Nine virtuoso stories that take up the preoccupations and fixations of time's passing and of middle age and that take us from today's London and Berlin to the wild west of the USA and the wilder shores of Mother Russia; stories finely balanced between devastation and optimism.
In the title story, long-ago school pals take the London Underground to the end of the Piccadilly line--Cockfosters Station--to retrieve a lost pair of newly prescribed bifocals ("The worst thing about needing glasses is the bumbling," says Julie. "I've turned into a bumbler overnight. Me! I run marathons!"); each station stop prompting reflections on their shared past, present, and possible futures . . . In "Erewhon," a gender-role flip: after having sex with his wife, who has turned over and instantly fallen asleep, a man lies awake fretting about his body shape, his dissatisfaction with sex, his children, his role in the marriage . . . In "Kythera," lemon drizzle cake is a mother's ritual preparation for her (now grown) daughter's birthday as she conjures up memories of all the birthday cakes she has made for her, each one more poignant than the last; this new cake becoming a memento mori, an act of love, and a symbol of transformation ... And in "Berlin," a fiftysomething couple on a "Ring package" to Germany spend four evenings watching Wagner's epic, recalling their life together, reckoning with the husband's infidelity, the wife noting the similarity between their marriage and the Ring Cycle itself: "I'm glad I stuck it out but I'd never want to sit through it again."
PUBLISHERS WEEKLY
Cockfosters is the name of a station on the Piccadilly Line of the London Underground.

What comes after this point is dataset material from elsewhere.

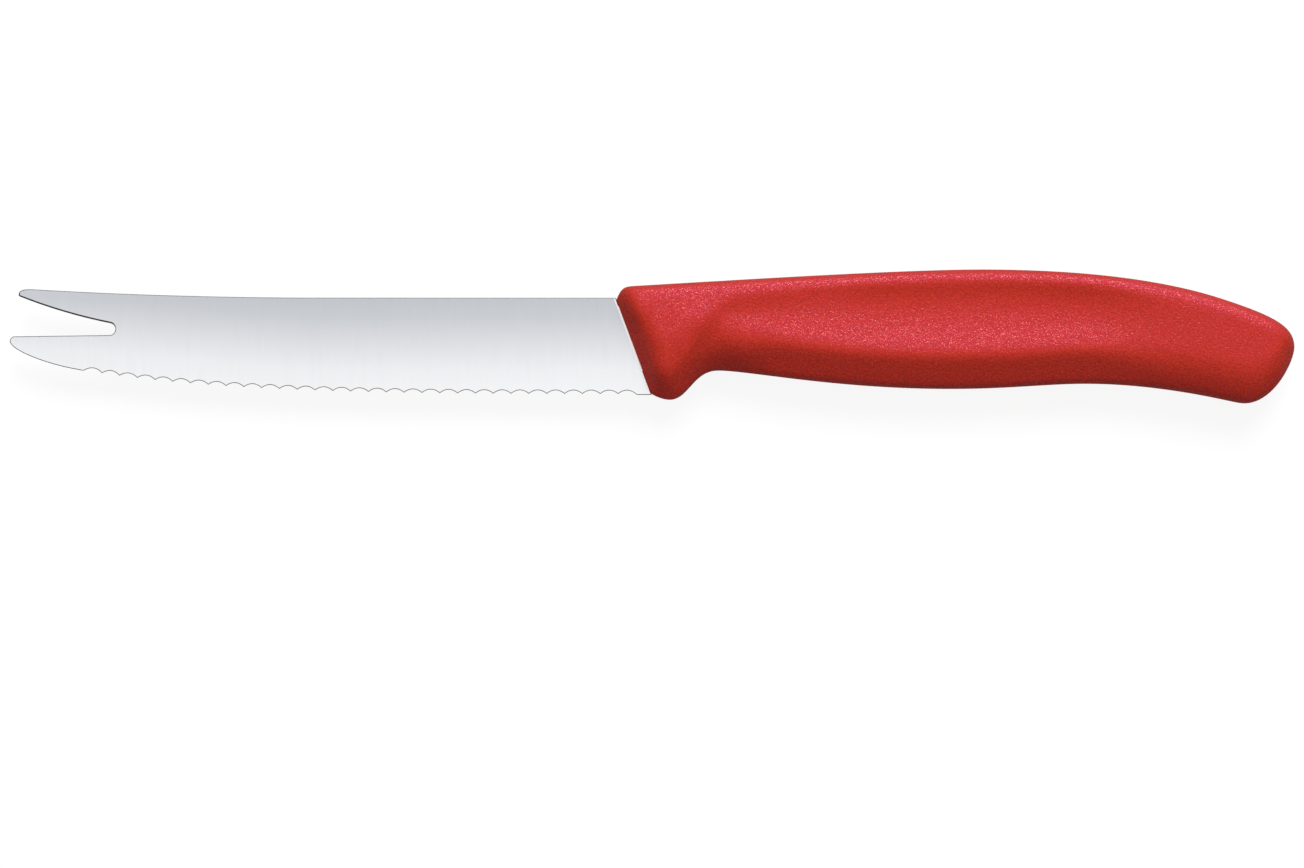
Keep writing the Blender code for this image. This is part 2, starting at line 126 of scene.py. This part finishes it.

In the titular story of this playful collection, a trip to that station to recover a pair of lost eyeglasses is a MacGuffin for two friends sharing family news and commiserating on the indignities of aging. In "Kentish Town," the choice of The Chimes over A Christmas Carol for a public reading leads to a shaggy but interesting discussion between three book group ladies about the Dickensian era and the author himself. "Kythera" is built around a recipe for something called "lemon drizzle": a mother faithfully follows instructions, drifting into a reverie about other memorable dishes and her sometimes prickly relationship with her daughter. The affecting "Cheapside" tracks the unusual friendship between a middle-aged man and an aimless teenager. "Arizona" takes a cheeky look at health declining due to age. The most substantial of the nine stories is the novella-length "Berlin," following a group of British tourists in that city. Descriptions of attractions are woven in with bits of conversation and flashbacks involving a couple whose relationship is in turmoil. This is a loose and entertaining collection.